One of our three guide books we thumb through daily on this trip says something to the effect of: "Santa Barbara--- A town blessed with astonishingly perfect weather, a gorgeous setting and the most beautiful local government building in the country!"

And then we got here and it was blowing, and grey and extremely chill...(maybe 40's or low 50's?)...with the whipping itself into a bitter froth. We hiked from our hotel through the downtown and found the courthouse closed (albeit very pretty on the outside) and did a little high wind browsing of the central shopping area and promenades. But, who cared that we hit our first chilly weather on the trip here in SB and who really had their happiness hung on the interior of the local courthouse anyhow? We were there to eat and see my cousin, the fabulous and incredibly wonderful chef at The Hungry Cat. Wow. We just asked him to throw us his favorites off of the menu and we were seriously blown out of the water. I know that my sentimental clannish feelings color things a tiny bit but, truly people, this will go down as one of the legendary meals of my life in my memories. He sent us wheeling through fresh oysters, chilled prawns, battered artichoke hearts, some of the sweetest crab I've ever tasted, elegant and tender halibut, oyster mushrooms, asparagus and among many others a cheese plate of ultra-stunning quality and a luscious bread pudding/creme brulee. So delicious. And people, truly, words fail me...I am so extremely proud of my clever, knife wielding cousin that I could just burst. He is the American Dream. Reaching for, succeeding, and soaring higher on the wings of his own raw ambition. I aspire, people, I aspire.

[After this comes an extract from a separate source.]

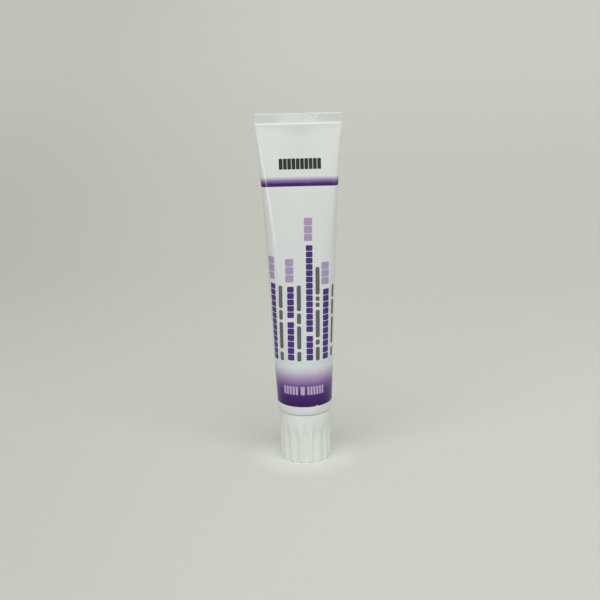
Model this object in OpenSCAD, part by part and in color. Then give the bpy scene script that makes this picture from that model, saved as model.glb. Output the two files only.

Besides our stellar dinner tonight, we've also driven past acres of farm country, carpets of strawberry plants as far as the eye could see and artichokes, lettuce, broccoli to boot. Produce, as far as you can squint. That was Salinas and a few other scattered, dirt black river valleys that we soared through. Lovely places to drive and drive. So green and lush and full of production in the the botanical sense. We toured the Steinbeck museum in Salinas (recommended!) and we both remembered how much we loved his books and how much more there still is to read that he wrote! More tomes for our couple reading list. Steinbeck is wonderful roadtrip reading. Somehow cozy to stand there amongst his personal effects and quotes and think fondly of the man. Note to self: Must make sure A reads Grapes of Wrath. I do like Ma Joad.



We've also been through Big Sur now, that inner artist contemplating, hippy magnet zone of lush redwoods, dripping forest and winding snaky highway, ribboning along the coast. (Not what I was expecting, I thought it'd be much drier and more rolling plains kind of stuff) I did like Big Sur.


We also wandered through our first mission in a lovely little burst of sunshine and warm weather. My idea of what a mission is will probly always reference my experience at Carmel-By-The-Sea. Mmm...wonderful. Missions (or at least this one) are these glorious little cloistered, holy places, with fig trees, rose vines, tumbling nasturtiums, quiet gravel paths and stunning gold leafed silent chapels where candles flicker and you can smell incense from the not so distant past. A and I both wish we could re-create a piece of that in our backyard if/when we get that tudor we're still mulling over.


So, that's the latest...California is still beautiful, still surprising us and our idea of the state is broadening by the moment. Tomorrow we will be hugging my cousins in person and starting our good times with much shoulder rubbing and progeny introducing fun. Am really looking forward to that! Now, I'm off to wake up A and figure out if there's a way to turn on the heat in this hotel room so I can quit sneezing and start snoozing. Sweet dreams all!!!